A “clock” mechanism with two sweeping hands controls the demotion of pages: the first hand marks any page in the REF state as UNREF and if a subsequent reference has not pushed the page back to the REF state then the page could be either removed from the ACTIVE queue or, if in the INACTIVE queue, from the cache completely (this is actually a bit more complicated, for instance pages which are “dirty”, ie requiring write back to disk, are less likely to be demoted than clean pages which can just be dropped, and so on.)

The 2Q mechanism is designed to stop pages which are only referenced once (eg a page required on initialisation) from being kept in the cache in preference to a page that might be referenced more than once – essentially frequently referenced pages get bumped up to the ACTIVE queue are so are less likely to be pushed out of the cache – eg a page in the ACTIVE REF state would face three calls to shrink_xxxx_list before being removed and if another reference happens in that time (crudely, three sweeps of the clock) it will be preserved in the cache.

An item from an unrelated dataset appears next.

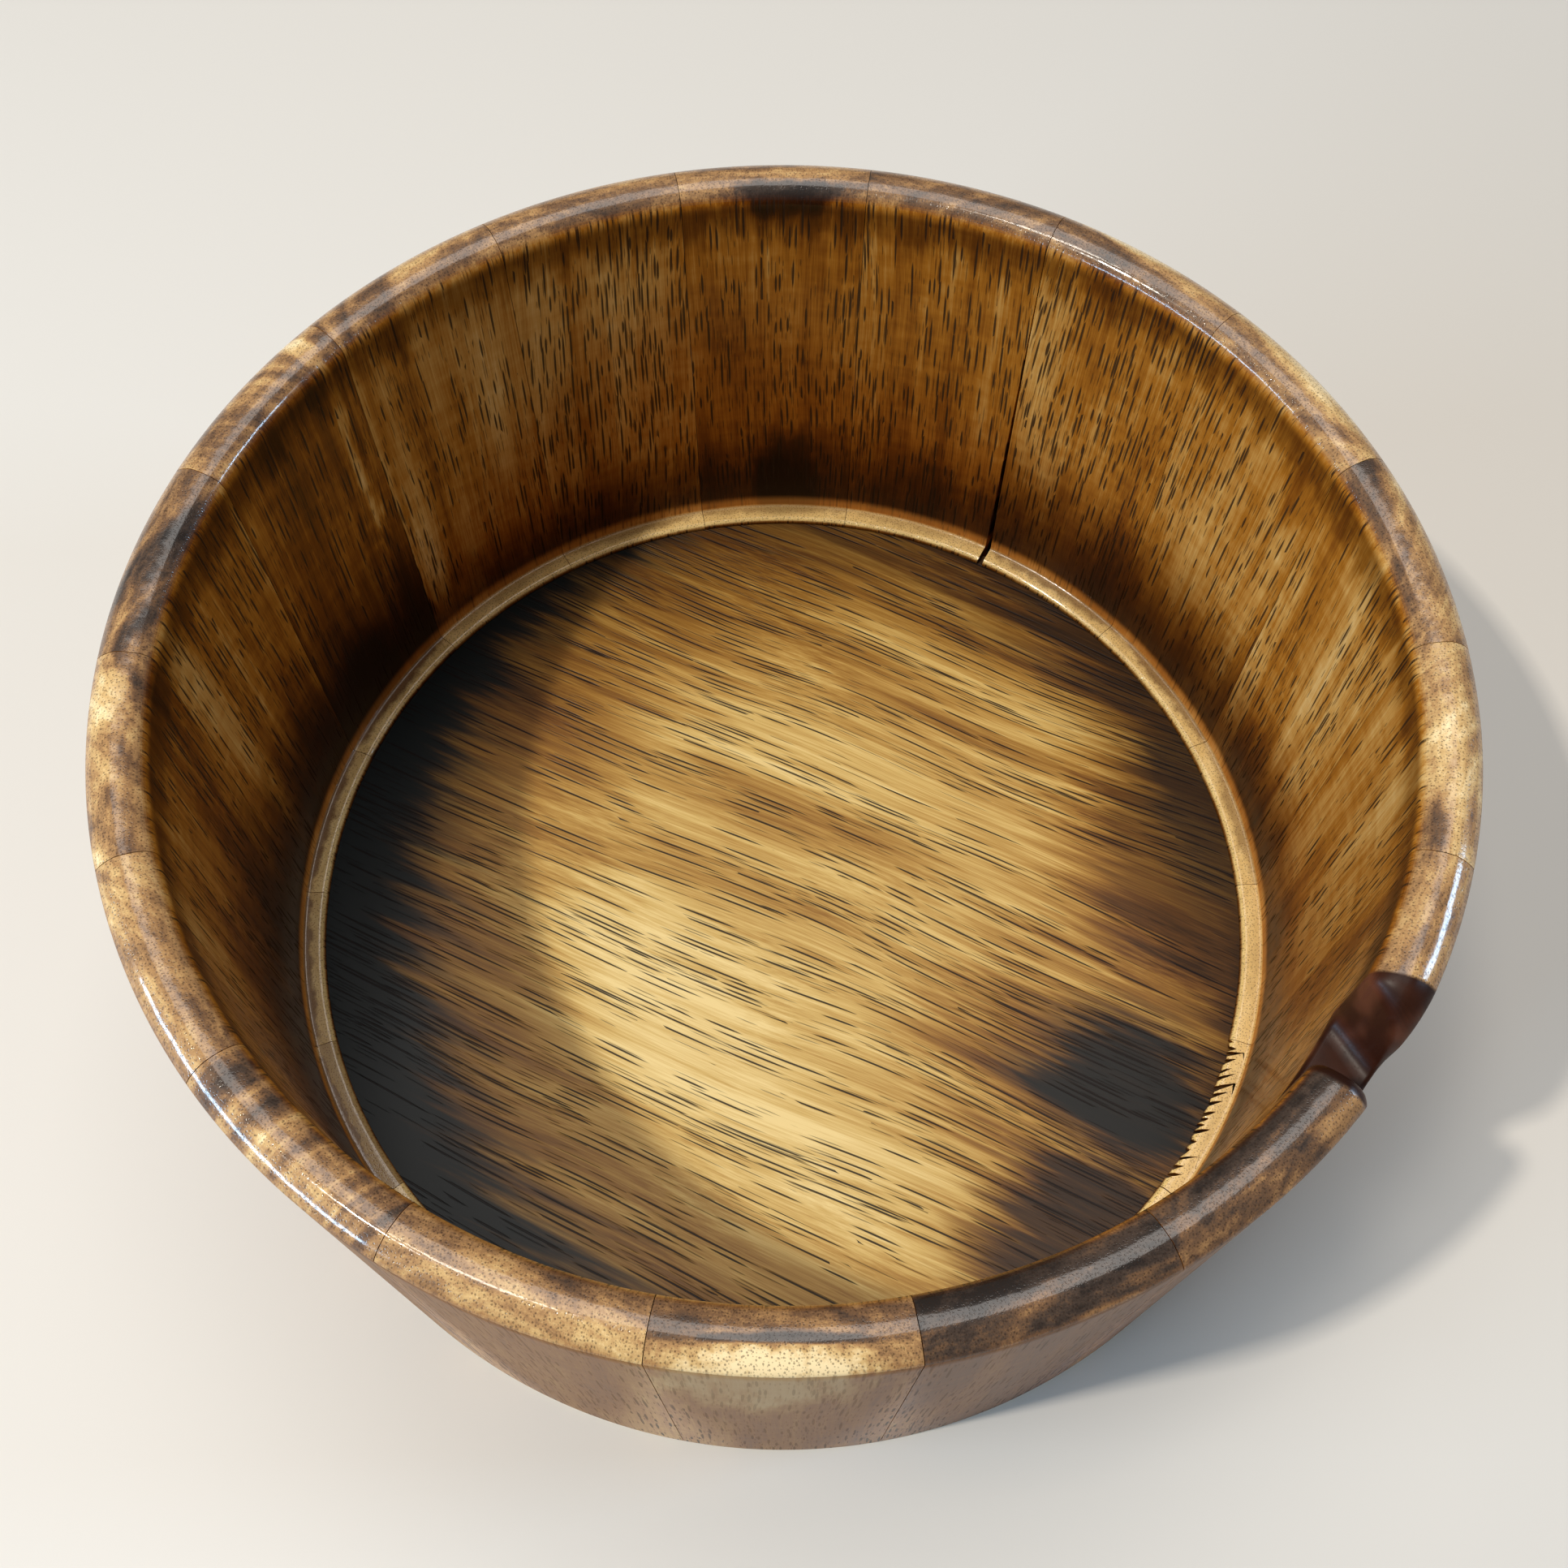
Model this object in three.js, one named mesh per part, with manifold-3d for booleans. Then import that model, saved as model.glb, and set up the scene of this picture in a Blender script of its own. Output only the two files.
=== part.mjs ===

This behaviour is generally thought to be a strength, but what if it were also a weakness?

The graphic below shows the memory access patterns of a simple Firefox open and close:

Firefox memory access mapping

It can immediately be seen that memory access falls into clear phases. The problem with 2Q is that it works well within those phases but as the application moves from one phase of memory access to another, 2Q risks holding pages from the old phase in memory for too long – indeed pages from the new phase could even face eviction to preserve pages (once) in the ACTIVE list in memory if memory pressure was high. The old pages have a very high or even infinite reuse distance, but are privileged by 2Q.

How can this be fixed? That’s not so easy to answer – especially as the pages from the old phase may be in use elsewhere in the system (for instance if they came from a shared library). But I am convinced that finding an answer to this could have a big impact on the performance of low memory systems.